A major risk that cannot be predicted are the one-time costs and the impact of currency fluctuations. Currency fluctuations are likely to have a smaller impact upon Dole as it exits Asia, and over the long run, should not have a major impact on profits. Many of the past one-time charges, such as transaction-related charges are certainly not going to recur. Further restructuring costs could recur, but the value of these charges, while not negligible, will likely not affect the value significantly.

Large capital expenditures are certainly a risk for a company, which has historically had low returns. From 2008 to 2011, the company on a currency and one-time cost neutral basis barely achieved ROIC over 10%, making the 20% prediction in the model seem large. However, these ROIC figures have been deflated by the inefficient capital structure. And as detailed earlier, there is significant room to achieve the cost reductions to achieve the targeted ROIC.

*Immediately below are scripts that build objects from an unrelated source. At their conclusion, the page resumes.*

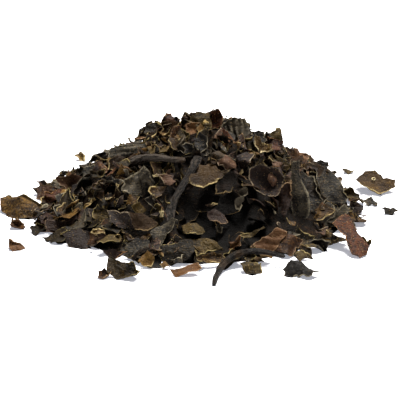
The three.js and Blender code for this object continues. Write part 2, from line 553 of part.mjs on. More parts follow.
// The largest closed surface of a solid, so that loose scraps and sealed hollows drop out.
function largestSurface(solid) {
  const { vertProperties, triVerts } = solid.getMesh();
  const parents = Array.from({ length: vertProperties.length / 3 }, (_, k) => k);
  const rootOf = (k) => {
    let root = k;
    while (parents[root] !== root) {
      parents[root] = parents[parents[root]];
      root = parents[root];
    }
    return root;
  };
  const faces = [];
  for (let t = 0; t < triVerts.length; t += 3) {
    faces.push([triVerts[t], triVerts[t + 1], triVerts[t + 2]]);
    parents[rootOf(triVerts[t + 1])] = rootOf(triVerts[t]);
    parents[rootOf(triVerts[t + 2])] = rootOf(triVerts[t]);
  }
  const volumes = new Map();
  for (const face of faces) {
    const [a, b, c] = face.map((k) => new THREE.Vector3().fromArray(vertProperties, 3 * k));
    const root = rootOf(face[0]);
    volumes.set(root, (volumes.get(root) ?? 0) + a.dot(b.cross(c)));
  }
  const largest = [...volumes.keys()].reduce((a, b) => (volumes.get(a) > volumes.get(b) ? a : b));
  const geometry = new THREE.BufferGeometry();
  geometry.setAttribute('position', new THREE.BufferAttribute(new Float32Array(vertProperties), 3));
  geometry.setIndex(faces.filter((face) => rootOf(face[0]) === largest).flat());
  return geometry.toNonIndexed();
}

const group = new THREE.Group();

function addPiece(name, tone, solid) {
  const [color, roughness] = TONES[tone];
  const material = new THREE.MeshStandardMaterial({ color, roughness, metalness: 0, flatShading: true });
  const mesh = new THREE.Mesh(largestSurface(solid), material);
  mesh.name = name;
  group.add(mesh);
}

// ---- Building the heap ----------------------------------------------------------------------

let packed = solidOf(coreMesh());
for (let order = 0; order < PACKED_COUNT; order += 1) {
  const flake = packedFlake(order);
  cover(flake);
  flake.at.z -= Math.min(hollowDepth(flake.at.x, flake.at.y), Math.max(0, lowestPoint(flake)));
  if (!PACKED_SKIPPED.includes(order)) packed = packed.add(solidOf(flakeMesh(flake, [1])));
}

const pieces = [];
for (const [stalks, onHeap] of [[FLOOR_STALKS, false], [HEAP_STALKS, true]]) {
  for (const [name, tone, rows] of stalks) {
    pieces.push({
      name,
      tone,
      solid: solidOf(stalkMesh(rows, onHeap)),
      room: solidOf(stalkMesh(rows, onHeap, JOINT_GAP)),
    });
  }
}
for (const [rows, besideHeap] of [[LOOSE, true], [FLAKES, false]]) {
  for (const row of rows) {
    const flake = rowFlake(row, PACKED_COUNT + pieces.length, besideHeap);
    const [roll, bow] = row[4];
    const rings = Math.abs(roll) + Math.abs(bow) > CURLED_FROM ? CURLED_RINGS : RINGS;
    pieces.push({
      name: row[0],
      tone: row[1],
      solid: solidOf(flakeMesh(flake, rings)),
      room: solidOf(flakeMesh(flake, rings, JOINT_GAP)),
    });
  }
}

// Each piece makes way for the ones before it, and the packed flakes for them all.
const below = solidOf(blockBelow());
pieces.forEach(({ name, tone, solid, room }, index) => {
  const clear = pieces.slice(0, index).reduce((rest, other) => rest.subtract(other.room), solid);
  addPiece(name, tone, clear.subtract(below));
  packed = packed.subtract(room);
});
addPiece('packed_flakes', 'dark', packed.subtract(below));

export default group;
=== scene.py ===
"""A low heap of dried, cut bladderwrack: thin flakes of frond with cut and curled edges, short
pieces of stalk, and a few flakes that lie by themselves round it.

Sizes here are millimetres and degrees, and every mesh is written in metres. A flake starts as a
flat outline, which is roughened, creased, curled at its margins, rolled and bowed by formulas,
and then settles on the heap.
"""
import math
from types import SimpleNamespace

import bpy
import numpy as np
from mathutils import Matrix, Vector


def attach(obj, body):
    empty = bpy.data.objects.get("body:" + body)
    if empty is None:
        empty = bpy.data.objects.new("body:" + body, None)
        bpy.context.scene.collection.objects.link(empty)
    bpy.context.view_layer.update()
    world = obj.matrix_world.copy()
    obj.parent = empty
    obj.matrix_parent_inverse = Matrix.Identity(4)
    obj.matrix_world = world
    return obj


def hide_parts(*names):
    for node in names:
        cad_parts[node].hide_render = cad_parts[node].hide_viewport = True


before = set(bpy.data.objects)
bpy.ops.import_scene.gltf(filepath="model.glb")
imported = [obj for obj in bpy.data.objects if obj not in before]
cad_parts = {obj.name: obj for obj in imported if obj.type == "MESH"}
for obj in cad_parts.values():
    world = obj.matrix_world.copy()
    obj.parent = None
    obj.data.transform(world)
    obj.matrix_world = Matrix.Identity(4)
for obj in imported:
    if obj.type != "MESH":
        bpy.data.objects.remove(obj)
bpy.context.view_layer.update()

MM = 0.001
GOLDEN_ANGLE = math.pi * (3 - math.sqrt(5))

# ---- The heap's driving dimensions, the same as those of its solids ---------------------------

HEAP_RADIUS = 46
HEAP_HEIGHT = 26
PEAK_ROUNDING = 0.22      # share of the radius over which the peak is rounded off
CORE_DEPTH = 3.6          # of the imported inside, below the heap's outer form

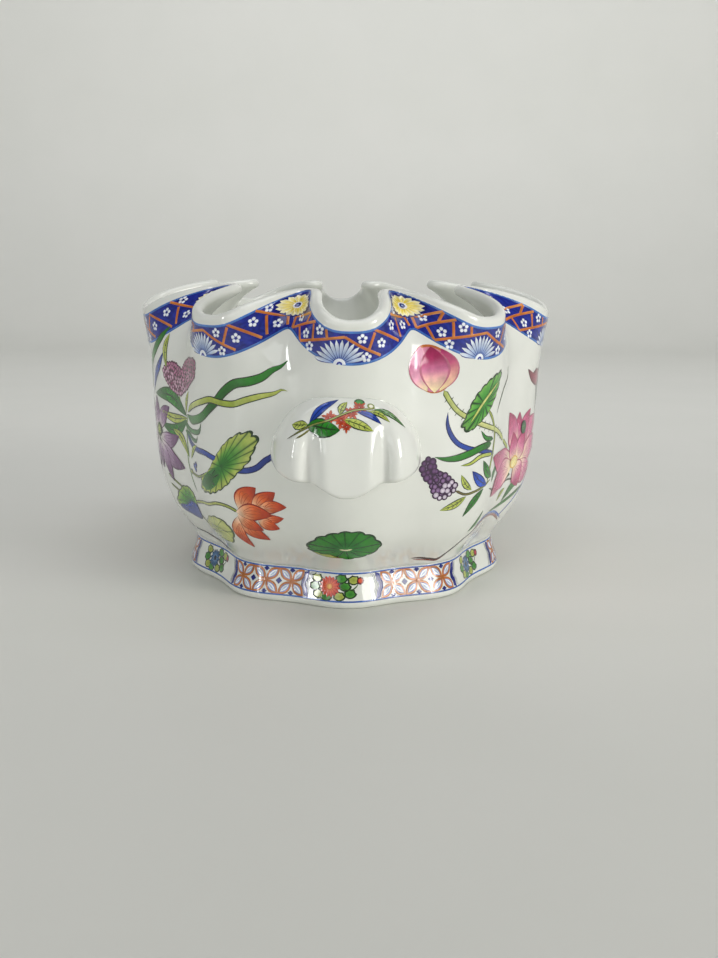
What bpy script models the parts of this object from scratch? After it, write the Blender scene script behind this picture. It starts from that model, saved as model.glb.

While the fruit business will likely never be high return due to commoditization, it is also likely to exist perpetually. Relatively low returns discourage others from joining the industry. And while commodity companies can be subject to the whims of market prices, Dole's investments in cost reductions should help lessen the impact of these swings.

Conclusion

While many investors applauded the company's decision to delever, sentiment remained negative due to a series of recent decisions and events combined with ongoing concerns with the fruit business. In reality, these decisions could allow Dole to become an industry cost leader better insulated from industry swings in a few years by targeting major cost pain points. The events, such as the strawberry shortage, are largely temporary and cyclical, and present a positively skewed return profile for Dole that short-term investors did not appreciate. Further, investors may not fully realize the value of Dole's non-core assets. David Murdock is well aware of this divergence of valuation, ultimately leading to his proposal at $12.00. Current shareholders would be much better suited rejecting this offer.